En la mente de Mercedes se visualizaba el similar holocausto de la mal llamada “Conquista”, relataba la venta de niñas y niños por la Iglesia Católica, igual que los Castellanos vendieron como esclavos a los sobrevivientes del exterminio en los mercados de seres humanos de Sevilla y Valencia.

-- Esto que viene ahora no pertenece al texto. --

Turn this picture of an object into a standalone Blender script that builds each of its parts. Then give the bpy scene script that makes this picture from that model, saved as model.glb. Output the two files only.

Ella sabía que esa maldad venía de atrás, de cientos de años de crímenes de una monarquía y una Iglesia corrupta, que Canarias solo fue un breve “ensayo” para luego invadir el continente americano, masacrando en pocos años a más cien millones de indígenas.

 
Recordó también los tiempos felices, cuando se perdían juntos para bañarse en las lejanas playas de las dunas gigantes de arena del sur de Tamarán, los delfines y zifios que llegaban casi hasta a la orilla como para saludarlos y jugar, enormes bancos de peces de todas especies, las noches de estrellas en las dos épocas, la misma playa igual de virgen, antes del genocidio indígena, antes del golpe fascista.
 
Instantes de amor inolvidables, una pequeña parte de lo que Mercedes creía que era una vida eterna juntos, la que en los años 80 rememoraba en el Hospital Insular junto a su adorada bisnieta, ya desahuciada por la medicina, pero con ganas de seguir viviendo en la inocencia de los ojos de su amada Lucía.
 
-Mira mi niña querida yo sé que me queda poco, pero estoy segura que nos encontraremos de nuevo, que el viaje no puede acabar aquí, quizá en otro lugar del universo, donde podamos ser felices y libres de nuevo.